While with the ‘airlines’ many years ago, we analyzed and purchased an ‘Enterprise Level Project Scheduling Tool’ from a respected supplier. We worked with that package for over 6 months, trying to get it to do what was promised. At long last, as we were nearing the end of our Initial Trial Period whereby we could return it for a full refund and decided that it would not do what we needed it to do. We returned the product to the significant disatisfication of our team, and of course the supplier. Neither were ’successful’.
So we now ask ourself , how do we really measure success within our extended team and organization? How many of the PM’s and/or projects are using the tools and following the prescribed standards that have been rolled out? Has upper Management come looking for ‘additional reports or metrics’ , to help evaluate progress and solve problems? How many questions do you commonly field from the PM’s on a weekly basis? In summary, the more calls and requests that you get for help in SOLVING PROBLEMS, the more that you will know you are on the right track.
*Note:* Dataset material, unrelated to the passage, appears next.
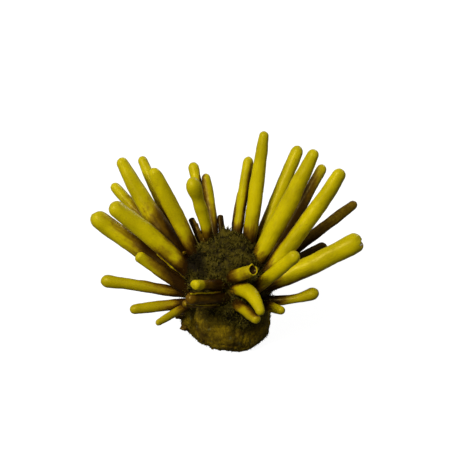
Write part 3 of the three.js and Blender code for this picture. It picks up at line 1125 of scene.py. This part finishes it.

The PMO within your organization should be the FIRST THOUGHT when tough problems come up within the Project Management Discipline, and not the stop of last resort.
I sincerely hope that my outlook and experiences have been a benefit to all those that have read this series. There can be no greater thanks, than the many, many people that have taken their time to follow along and spend part of their busy lives to read and comment on this subject. That’s how I measure how ’successful’ I have been with my articles – actual readership and time spent on our site.